WRITTEN TASK: Determine the number of lines containing the word "from", and state that figure alone.

★ ★ ★

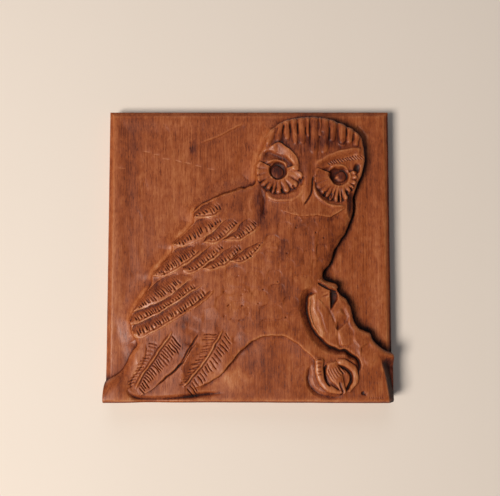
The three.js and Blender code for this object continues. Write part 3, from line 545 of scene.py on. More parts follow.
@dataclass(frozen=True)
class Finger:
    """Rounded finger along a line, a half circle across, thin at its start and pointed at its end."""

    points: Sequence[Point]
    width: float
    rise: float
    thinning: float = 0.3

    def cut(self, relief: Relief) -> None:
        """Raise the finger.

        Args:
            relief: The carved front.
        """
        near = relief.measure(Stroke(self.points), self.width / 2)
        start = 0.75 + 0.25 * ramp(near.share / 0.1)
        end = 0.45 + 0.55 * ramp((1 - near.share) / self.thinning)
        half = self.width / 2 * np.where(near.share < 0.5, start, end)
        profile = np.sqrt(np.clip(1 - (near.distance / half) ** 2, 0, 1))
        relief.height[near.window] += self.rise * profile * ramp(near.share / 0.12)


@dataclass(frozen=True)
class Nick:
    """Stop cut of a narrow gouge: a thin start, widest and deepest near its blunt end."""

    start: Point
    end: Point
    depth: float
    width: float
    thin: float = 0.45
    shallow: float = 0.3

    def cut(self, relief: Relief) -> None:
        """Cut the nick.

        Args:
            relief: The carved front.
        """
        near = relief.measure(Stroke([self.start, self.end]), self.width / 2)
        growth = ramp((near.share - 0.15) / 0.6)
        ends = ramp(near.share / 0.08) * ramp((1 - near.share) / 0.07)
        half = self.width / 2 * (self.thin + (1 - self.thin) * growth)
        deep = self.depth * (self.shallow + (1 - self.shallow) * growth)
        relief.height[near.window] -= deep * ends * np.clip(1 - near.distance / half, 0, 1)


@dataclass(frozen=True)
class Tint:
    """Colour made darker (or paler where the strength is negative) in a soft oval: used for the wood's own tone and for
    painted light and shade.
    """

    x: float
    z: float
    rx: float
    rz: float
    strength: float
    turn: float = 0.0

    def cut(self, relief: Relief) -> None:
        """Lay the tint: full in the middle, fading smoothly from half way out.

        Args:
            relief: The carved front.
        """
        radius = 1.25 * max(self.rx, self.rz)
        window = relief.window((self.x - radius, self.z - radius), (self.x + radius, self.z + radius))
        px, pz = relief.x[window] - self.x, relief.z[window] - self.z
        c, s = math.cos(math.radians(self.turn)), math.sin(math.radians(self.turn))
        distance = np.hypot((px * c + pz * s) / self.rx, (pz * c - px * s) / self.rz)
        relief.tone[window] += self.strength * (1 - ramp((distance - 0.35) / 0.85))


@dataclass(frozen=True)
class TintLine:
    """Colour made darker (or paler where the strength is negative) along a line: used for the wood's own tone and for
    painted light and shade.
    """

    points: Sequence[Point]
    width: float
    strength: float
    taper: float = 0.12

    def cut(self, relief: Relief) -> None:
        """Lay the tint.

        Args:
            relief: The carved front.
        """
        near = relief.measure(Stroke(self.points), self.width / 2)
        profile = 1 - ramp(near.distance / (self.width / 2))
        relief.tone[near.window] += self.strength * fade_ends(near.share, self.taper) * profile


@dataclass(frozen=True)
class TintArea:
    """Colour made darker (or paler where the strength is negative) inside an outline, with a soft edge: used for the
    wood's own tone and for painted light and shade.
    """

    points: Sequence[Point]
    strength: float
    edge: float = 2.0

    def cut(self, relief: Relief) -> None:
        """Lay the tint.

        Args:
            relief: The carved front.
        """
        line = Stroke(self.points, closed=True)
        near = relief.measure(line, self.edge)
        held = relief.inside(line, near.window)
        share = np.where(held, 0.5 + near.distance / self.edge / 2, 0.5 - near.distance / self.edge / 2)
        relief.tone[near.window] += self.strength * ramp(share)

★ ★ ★

THE SOLUTION: 2